Du 12 janvier au 27 février 2010
Texte de Catherine Barnabé
Marcel Duchamp n’est jamais bien loin lorsque des artistes transposent des éléments du quotidien vers l’art. Tout près aussi quand il est question des rapports de tension entre la sexualité et le regard, la vision. Son ombre surgit sporadiquement en art contemporain pour permettre l’élaboration d’un fil de pensées, pour valider ou expliquer des formes. Formes qui souvent sont des appropriations, des redéfinitions utilisées avec sarcasme ou de façon politique.
La pluralité des médiums (peinture, installation, sculpture, textile, œuvre digitale, bijou) avec lesquels Colleen Wolstenholme travaille pourrait laisser croire à un éparpillement, à un désir trop grand de tout explorer mais l’artiste a un leitmotiv fort qui sublime tout : le soucis d’une réflexion sur la condition féminine.
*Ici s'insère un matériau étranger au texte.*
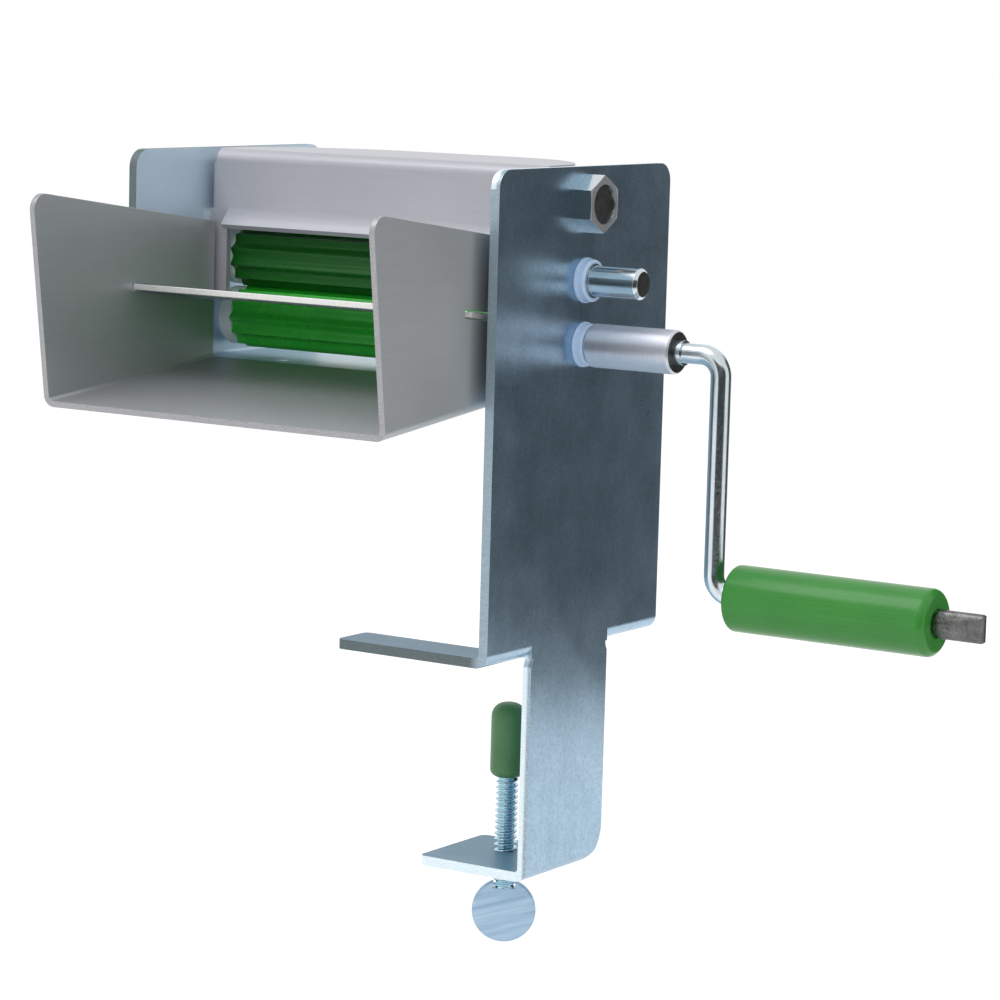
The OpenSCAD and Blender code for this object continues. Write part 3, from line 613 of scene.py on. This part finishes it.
def on_tray_edge(centre, normal):
    """1 on the cut edges of the tray's walls and floor."""
    at_wall = min(centre.x - TRAY_LOW.x, TRAY_HIGH.x - centre.x) < TRAY_WALL_BAND
    if at_wall:
        faces_out = normal.z > -LOOSELY or abs(normal.y) > BROADLY
        return 1 if abs(normal.x) < LOOSELY and faces_out else 0
    return 1 if abs(normal.y) > BROADLY else 0


def on_shelf_edge(centre, normal):
    """1 on the cut edges of the shelf, which slopes only a little."""
    return 1 if abs(normal.z) < BROADLY else 0


def on_end_face(centre, normal):
    """1 on both end faces of a shaft."""
    return 1 if abs(normal.x) > SQUARELY else 0


def on_right_end(centre, normal):
    """1 on the end face of the sleeve that the rod comes out of."""
    return 1 if normal.x > SQUARELY else 0


def past_grip(centre, normal):
    """1 on the hammered end of the rod."""
    return 1 if centre.x > GRIP_END else 0


def on_bolt_face(centre, normal):
    """1 on the dished face of the bolt's head, 2 on the rim round it."""
    height = centre.x - PLATE_OUT
    if normal.x < RIM_SLOPE or height < HEAD_RIM_FROM:
        return 0
    return 1 if height < HEAD_DISH_TO and normal.x > SQUARELY else 2


def dress_sheets():
    """The five pieces of bent or cut sheet."""
    dress("clamp_plate", "clamp_plate_zinc", (ZINC, CLAMP_EDGE, ZINC_REST, REST_EDGE),
          PLATE_ROUND, on_clamp_plate)
    dress("side_plate", "side_plate_zinc", (ZINC_INSIDE_LIT, REST_EDGE),
          PLATE_ROUND, on_plate_edge)
    dress("guard", "guard_cover", (GUARD,), SHEET_ROUND)
    dress("tray", "tray_pan", (TRAY, TRAY_EDGE), SHEET_ROUND, on_tray_edge)
    dress("feed_shelf", "shelf_sheet", (TRAY, SHELF_EDGE), SHEET_ROUND, on_shelf_edge)


def dress_turned():
    """Bolt, nut, washer, shafts, rings, sleeve and rod."""
    dress("tie_bolt", "tie_bolt_bright", (BRIGHT, DARK, TRAY_EDGE),
          HEX_ROUND, on_bolt_face, HEX_DEGREES)
    dress("tie_nut", "tie_nut_bright", (BRIGHT,), HEX_ROUND, None, HEX_DEGREES)
    dress("tie_washer", "tie_washer_bright", (BRIGHT,), WASHER_ROUND)
    for level in ("upper", "lower"):
        dress(f"{level}_shaft", f"{level}_shaft_bright", (BRIGHT, DARK),
              SHAFT_ROUND, on_end_face)
        dress(f"{level}_ring", f"{level}_ring_bright", (BRIGHT,), TURNED_ROUND)
    dress("crank_sleeve", "crank_sleeve_turned", (SLEEVE, DARK),
          TURNED_ROUND, on_right_end)
    dress("crank_rod", "crank_rod_bent", (BRIGHT, HAMMERED),
          ROD_ROUND, past_grip, ROD_DEGREES)


def dress_plastic():
    """Grip, pad, rollers, bushes and end discs."""
    dress("grip", "grip_green", (GRIP,), GRIP_ROUND)
    dress("clamp_pad", "clamp_pad_green", (PAD,), PAD_ROUND)
    for level in ("upper", "lower"):
        dress(f"{level}_roller", f"{level}_roller_green", (ROLLERS[level],),
              TURNED_ROUND, None, ROLLER_DEGREES)
        for side in ("right", "left"):
            dress(f"{level}_bush_{side}", f"{level}_bush_{side}_white", (BUSH,),
                  TURNED_ROUND)
            dress(f"{level}_disc_{side}", f"{level}_disc_{side}_white", (END_DISC,),
                  TURNED_ROUND)


def dress_hidden():
    """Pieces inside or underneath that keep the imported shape."""
    for node in ("tie_spacer", "ear_washers", "tray_screws"):
        nodes[node].data.materials.clear()
        nodes[node].data.materials.append(BRIGHT)


# The clamp screw's thread

THREAD_PITCH = 1.9 * MM
THREAD_DEPTH = 1.0 * MM
THREAD_FADE = 1.2 * MM
THREAD_SIDES = 48
THREAD_SMOOTH_DEGREES = 60
RINGS_PER_PITCH = 12

# The rings are cut in two passes, because one pass makes no more than 100 cuts
COARSE_CUTS = 99

# An edge is upright when it rises by more than this share of its length
UPRIGHT_SHARE = 0.9


def thread_radius(angle, height, radius, length):
    """Radius of a right-hand thread with rounded crests and roots, chamfered at both ends."""
    phase = (height / THREAD_PITCH - angle / math.tau) % 1.0
    wave = abs(2 * phase - 1)
    profile = wave * wave * (3 - 2 * wave)
    end = min(height, length - height) / THREAD_FADE
    crest = radius - THREAD_DEPTH * (1 - min(1.0, max(0.0, end)))
    return min(crest, radius - THREAD_DEPTH * (1 - profile))


def threaded_screw():
    """The clamp screw: a cylinder cut into fine rings, whose corners then move in to the thread."""
    radius = (SCREW_HIGH.x - SCREW_LOW.x) / 2
    length = SCREW_HIGH.z - SCREW_LOW.z
    deselect()
    bpy.ops.mesh.primitive_cylinder_add(vertices=THREAD_SIDES, radius=radius, depth=length,
                                        location=SCREW_AXIS)
    piece = bpy.context.object
    piece.name = "clamp_screw_thread"
    piece.data.transform(Matrix.Translation(SCREW_AXIS))
    piece.matrix_world = Matrix.Identity(4)
    bpy.ops.object.mode_set(mode="EDIT")
    bpy.ops.mesh.select_mode(type="EDGE")
    rings = length / THREAD_PITCH * RINGS_PER_PITCH
    for cuts in (COARSE_CUTS, math.ceil(rings / (COARSE_CUTS + 1)) - 1):
        bpy.ops.mesh.select_all(action="DESELECT")
        mesh = bmesh.from_edit_mesh(piece.data)
        for edge in mesh.edges:
            rise = edge.verts[1].co.z - edge.verts[0].co.z
            edge.select = abs(rise) > UPRIGHT_SHARE * edge.calc_length()
        bmesh.update_edit_mesh(piece.data)
        bpy.ops.mesh.subdivide(number_cuts=cuts)
    mesh = bmesh.from_edit_mesh(piece.data)
    for vertex in mesh.verts:
        out = Vector((vertex.co.x - SCREW_AXIS.x, vertex.co.y - SCREW_AXIS.y))
        if out.length > radius / 2:
            angle = math.atan2(out.y, out.x)
            out = out.normalized() * thread_radius(angle, vertex.co.z - SCREW_LOW.z, radius, length)
            vertex.co.x = SCREW_AXIS.x + out.x
            vertex.co.y = SCREW_AXIS.y + out.y
    bmesh.update_edit_mesh(piece.data)
    bpy.ops.object.mode_set(mode="OBJECT")
    bpy.ops.object.shade_smooth_by_angle(angle=math.radians(THREAD_SMOOTH_DEGREES))
    paint(piece, (THREAD,))
    stand_for(piece, "clamp_screw")


dress_sheets()
dress_turned()
dress_plastic()
dress_hidden()
threaded_screw()
dress("turn_disc", "turn_disc_brushed", (DISC,), SHEET_ROUND)


# Stage, light and camera

# The floor lies this far below the disc, which comes down when the clamp opens
FLOOR_DROP = 30 * MM
FLOOR_REACH = 60.0
FLOOR_GREY = 0.82
FLOOR_GLOW = 0.42

# The clamp plate mirrors one card to the lens; the other stands in front, for the round steel
AWAY_FROM_LENS = Vector((0.545, 0.838, 0.0))
TOWARDS_LENS = Vector((0.545, -0.838, 0.0))
PLATE_CARD_AT = Vector((158.0, 188.0, 94.0)) * MM
PLATE_CARD_WIDTH = 205 * MM
PLATE_CARD_HEIGHT = 316 * MM
PLATE_CARD_GLOW = tone(0.075, 0.082, 0.086)
FRONT_CARD_AT = Vector((440.0, -370.0, 145.0)) * MM
FRONT_CARD_WIDTH = 970 * MM
FRONT_CARD_HEIGHT = 510 * MM
FRONT_CARD_GLOW = tone(0.03, 0.035, 0.036)

WORLD_LIGHT = 0.72
LAMP_AIM = Vector((0.0, 0.0, 50.0)) * MM

# The camera's place, turn and lens, found from straight edges of the photograph
CAMERA_AT = Vector((605.0, -973.2, 204.4)) * MM
CAMERA_RIGHT = Vector((0.8364, 0.5474, 0.0272))
CAMERA_UP = Vector((-0.0970, 0.0990, 0.9903))
LENS_MM = 130.07
SENSOR_MM = 36.0
CLIP_NEAR = 50 * MM
CLIP_FAR = 200.0


def shown_white(tree):
    """1 for camera, glossy and transmission rays: those that show the background itself."""
    path = tree.nodes.new("ShaderNodeLightPath")
    total = path.outputs["Is Camera Ray"]
    for name in ("Is Glossy Ray", "Is Transmission Ray"):
        largest = tree.nodes.new("ShaderNodeMath")
        largest.operation = "MAXIMUM"
        tree.links.new(total, largest.inputs[0])
        tree.links.new(path.outputs[name], largest.inputs[1])
        total = largest.outputs["Value"]
    return total


def pale_floor():
    """A pale floor below the clamp, with a soft shadow."""
    material = bpy.data.materials.new("floor_paper")
    material.use_nodes = True
    tree = material.node_tree
    shader = tree.nodes["Principled BSDF"]
    shader.inputs["Base Color"].default_value = tone(FLOOR_GREY, FLOOR_GREY, FLOOR_GREY)
    shader.inputs["Roughness"].default_value = 1.0
    shader.inputs["Specular IOR Level"].default_value = 0.0
    shader.inputs["Emission Color"].default_value = WHITE
    lift = add_range(tree, shown_white(tree), 0.0, 1.0, 0.0, FLOOR_GLOW)
    tree.links.new(lift, shader.inputs["Emission Strength"])
    deselect()
    bpy.ops.mesh.primitive_plane_add(size=2 * FLOOR_REACH, location=(0, 0, cad_low.z - FLOOR_DROP))
    floor = bpy.context.object
    floor.name = "floor"
    floor.data.materials.append(material)


def reflected_card(name, place, width, height, heading, glow):
    """A dark card seen only in reflections: it gives the zinc plate and the round steel their depth."""
    material = bpy.data.materials.new(name)
    material.use_nodes = True
    shader = material.node_tree.nodes["Principled BSDF"]
    shader.inputs["Base Color"].default_value = tone(0.0, 0.0, 0.0)
    shader.inputs["Roughness"].default_value = 1.0
    shader.inputs["Specular IOR Level"].default_value = 0.0
    shader.inputs["Emission Color"].default_value = glow
    shader.inputs["Emission Strength"].default_value = 1.0
    deselect()
    turn = heading.to_track_quat("Z", "Y").to_euler()
    bpy.ops.mesh.primitive_plane_add(size=1.0, location=place, rotation=turn)
    card = bpy.context.object
    card.name = name
    card.scale = (width, height, 1.0)
    card.data.materials.append(material)
    card.visible_camera = False
    card.visible_diffuse = False
    card.visible_shadow = False
    card.visible_transmission = False


def white_world():
    """Even light all round, and plain white where the background shows."""
    world = bpy.data.worlds.new("studio")
    bpy.context.scene.world = world
    world.use_nodes = True
    tree = world.node_tree
    background = tree.nodes["Background"]
    background.inputs["Color"].default_value = WHITE
    strength = add_range(tree, shown_white(tree), 0.0, 1.0, WORLD_LIGHT, 1.0)
    tree.links.new(strength, background.inputs["Strength"])


def area_lamp(name, place, size, power):
    """A soft square lamp aimed at the clamp plate; lengths in metres, power in watts."""
    lamp = bpy.data.lights.new(name, "AREA")
    lamp.shape = "SQUARE"
    lamp.size = size
    lamp.energy = power
    item = bpy.data.objects.new(name, lamp)
    item.location = place
    item.rotation_euler = (LAMP_AIM - Vector(place)).to_track_quat("-Z", "Y").to_euler()
    bpy.context.scene.collection.objects.link(item)


def photo_camera():
    """The camera of the photo's view."""
    camera = bpy.data.objects.new("camera", bpy.data.cameras.new("camera"))
    camera.data.sensor_fit = "HORIZONTAL"
    camera.data.sensor_width = SENSOR_MM
    camera.data.lens = LENS_MM
    camera.data.clip_start = CLIP_NEAR
    camera.data.clip_end = CLIP_FAR
    right = CAMERA_RIGHT.normalized()
    back = right.cross(CAMERA_UP).normalized()
    up = back.cross(right)
    turn = Matrix((right, up, back)).transposed()
    camera.matrix_world = Matrix.Translation(CAMERA_AT) @ turn.to_4x4()
    bpy.context.scene.collection.objects.link(camera)
    bpy.context.scene.camera = camera


pale_floor()
reflected_card("plate_card", PLATE_CARD_AT, PLATE_CARD_WIDTH, PLATE_CARD_HEIGHT,
               AWAY_FROM_LENS, PLATE_CARD_GLOW)
reflected_card("front_card", FRONT_CARD_AT, FRONT_CARD_WIDTH, FRONT_CARD_HEIGHT,
               TOWARDS_LENS, FRONT_CARD_GLOW)
white_world()
area_lamp("top_lamp", place=(-0.35, -0.55, 1.25), size=0.9, power=7.0)
area_lamp("front_lamp", place=(0.75, -1.15, 0.55), size=0.7, power=2.5)
photo_camera()

view = bpy.context.scene.view_settings
view.view_transform = "Standard"
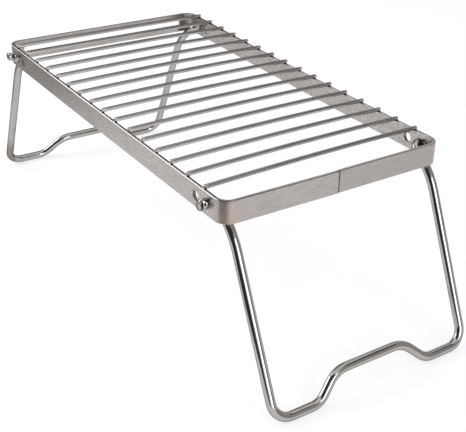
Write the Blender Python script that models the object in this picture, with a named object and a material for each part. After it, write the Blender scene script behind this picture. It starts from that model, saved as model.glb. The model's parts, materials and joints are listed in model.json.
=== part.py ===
"""Folding campfire grate: a strip frame on edge, a row of cross wires and two swing-out rod legs.

The origin is on the ground under the middle of the frame. X runs along the frame from its
slotted end to its seam end, Y runs across it and Z is up. All lengths are in metres.
"""

import math

import bmesh
import bpy
from mathutils import Matrix, Vector
from mathutils.geometry import intersect_point_line

# Frame: one flat bar standing on edge, bent into a rounded rectangle
GRATE_HEIGHT = 0.170
FRAME_LENGTH = 0.420
FRAME_WIDTH = 0.220
STRIP_HEIGHT = 0.020
STRIP_THICKNESS = 0.003
CORNER_RADIUS = 0.012
STRIP_EDGE_ROUND = 0.0003

# Openings in the bar
SLOT_LENGTH = 0.188
SLOT_HEIGHT = 0.006
PIVOT_INSET = 0.024
SPARE_HOLE_SPACING = 0.015
HOLE_CLEARANCE = 0.0005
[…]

C’est donc ce qui lie le disparate; les moyens qu’elle prend ne peuvent être que pluriels pour explorer, faire résonner son discours. Ses œuvres se font écho, souvent avec une volonté assumée de provoquer tous et chacun, peu importe le parti pris. La Néo-Écossaise produit un art engagé qui l’est par essence, présentant un point de vue subjectif sur la situation féminine actuelle mondiale par le biais des figures qu’elle s’approprie.
Depuis plus de dix ans, l’artiste utilise comme forme de prédilection la pilule (Prozac, Valium, Paxil, Xanax, Dexedrine) qui n’est pas exploitée pour ses propriétés de médicament mais plutôt pour ses qualités esthétiques et pour le discours qui peut en émaner. Elle utilise ce modèle qu’elle agrandit démesurément pour créer des pièces au sol ou elle en confectionne des bijoux qui troublent le regard qu’on leur porte. Nous constatons ici deux possibilités de discours : formel, une réflexion sur la sculpture minimaliste qui change notre rapport à l’espace d’exposition, puis critique en ce qu’il souligne l’utilisation excessive d’antidépresseurs, et ce souvent par des femmes.
Les images des femmes que Colleen Wolstenholme présente ne sont pas les plus répandues mais les plus percutantes, dérangeantes : des femmes voilées, des religieuses, des femmes oppressées, des corps nus. Elle pose une réflexion sur l’identité perdue à force d’impositions, de contraintes. Multipliant cette imagerie ou l’associant à des motifs de camouflage, lesquels ont subi un léger décalage : on y perçoit des fragments de ce qui pourrait être des logotypes. Un mélange qui fait surgir un doute dans l’expérience esthétique, qui paraît être incohérent mais qui porte à une réflexion dense et à la fois précise. L’œuvre de Wolstenholme se charge d’une pensée féministe où la répétition du motif devient primordial pour la création du récit.